Similarly, Misr Cement Beni Suef generated $22 million in net income and posted a strong 26% margin, underscoring Egypt’s ability to produce high reported margins, though often influenced by non-operational gains. Misr Cement Qena added $6 million in net income.
In contrast, Morocco’s Ciments du Maroc demonstrated steadier operational performance. The company recorded $90.5 million in net income in 2024, an 8 per cent dip from the previous year, while maintaining a solid 23 per cent profit margin, one of the strongest among companies driven primarily by core operations rather than asset disposals.
Zimbabwe comes to the aid of PPC
In Southern Africa, profitability was comparatively thinner but strategically supported by regional diversification. PPC Limited posted $25.4 million in net income in 2024. Notably, its Zimbabwean subsidiary contributed $16.7 million, providing a critical earnings cushion amid softer domestic conditions in South Africa.
Sephaku Holdings reported a 7.6 per cent profit margin, reflecting tighter spreads in a more competitive market environment. While revenues remain significant, Southern Africa’s cement makers appear to operate in a more margin-constrained setting compared to their West and North African counterparts.
The continental divide
The numbers suggest a layered story.
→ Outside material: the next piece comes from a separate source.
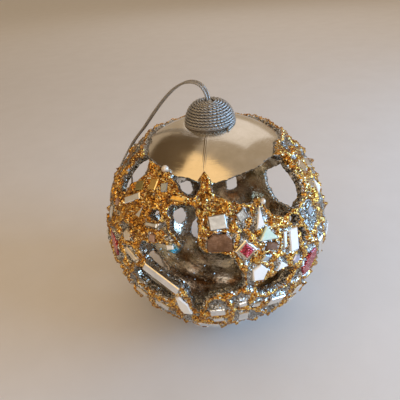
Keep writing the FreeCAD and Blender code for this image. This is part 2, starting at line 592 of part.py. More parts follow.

Capacity is widely distributed across Africa, but sustainable profitability remains concentrated in markets with scale, pricing power, and operational efficiency, particularly Nigeria and Morocco.
In Egypt and Kenya, headline margins were flattered by non-operational gains. In Southern Africa, regional diversification provided buffers against domestic slowdowns.
Ultimately, Africa’s cement heavyweights are navigating divergent macroeconomic climates, currency regimes, and demand cycles. Cement may be a commodity, but in Africa, profitability is anything but uniform.